SMRs and AMRs

Monday, September 16, 2013

Fewer than one in four Americans support sabotage of Obamacare

By Greg Sargent, WashPost, Updated: September 16, 2013

It continues to go overlooked in the Beltway argument over Obamacare, but one of the most fundamental factors shaping the politics of all of this is that disapproval of the Affordable Care Act does not necessarily translate into support for Republican efforts to undermine or sabotage the law.

Republicans and conservatives constantly justify either their repeated votes to repeal the law, or their threats of destructive confrontations to defund or delay it, by citing public dissatisfaction with it as proof the public supports their efforts. Yet there’s little to no polling evidence to suggest one translates into support for the other. Indeed, there’s evidence the opposite is true.

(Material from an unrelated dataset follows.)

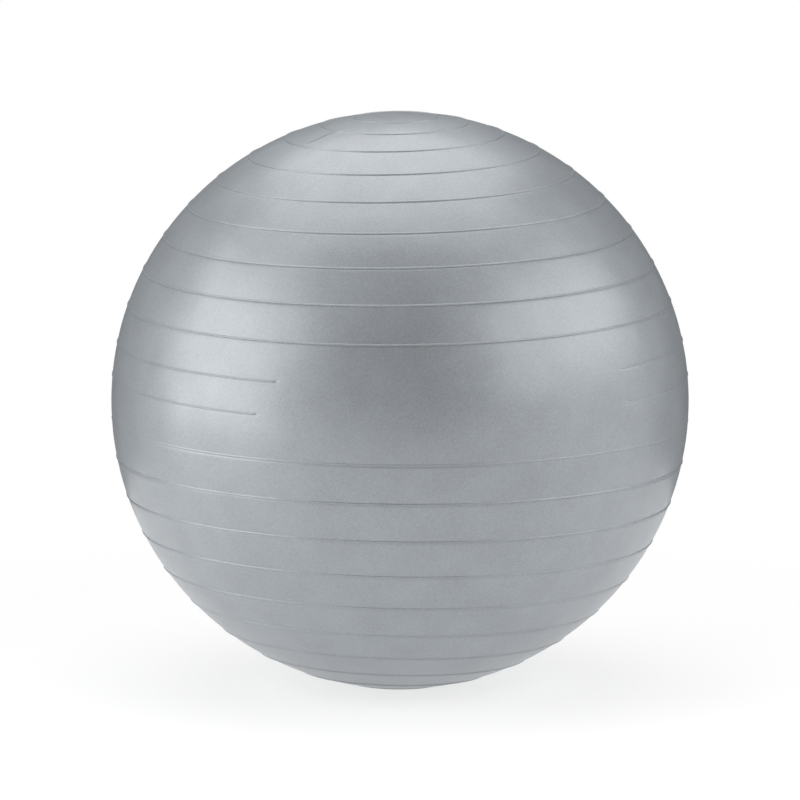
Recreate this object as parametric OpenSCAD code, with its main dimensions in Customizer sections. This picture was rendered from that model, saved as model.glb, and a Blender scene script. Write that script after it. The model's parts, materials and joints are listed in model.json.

Today’s new Pew Research poll again drives this home with striking clarity. It finds 53 percent of Americans disapprove of the Affordable Care Act, versus only 42 percent who approve. This mirrors a new NBC/WSJ poll finding pluralities think the law is a bad idea and will be more damaging than not. No question: Obamacare polls terribly.

But the Pew poll finds something else that’s just as important: There’s virtually no public support for efforts to undermine the law:
The 53% of the public who disapprove of the law are divided over what they would like elected officials who oppose the law to do now that the law has begun to take effect. About half of disapprovers (27% of the public overall) say these lawmakers “should do what they can to make the law work as well as possible,” but nearly as many (23% of the public) say these officials “should do what they can to make the law fail.”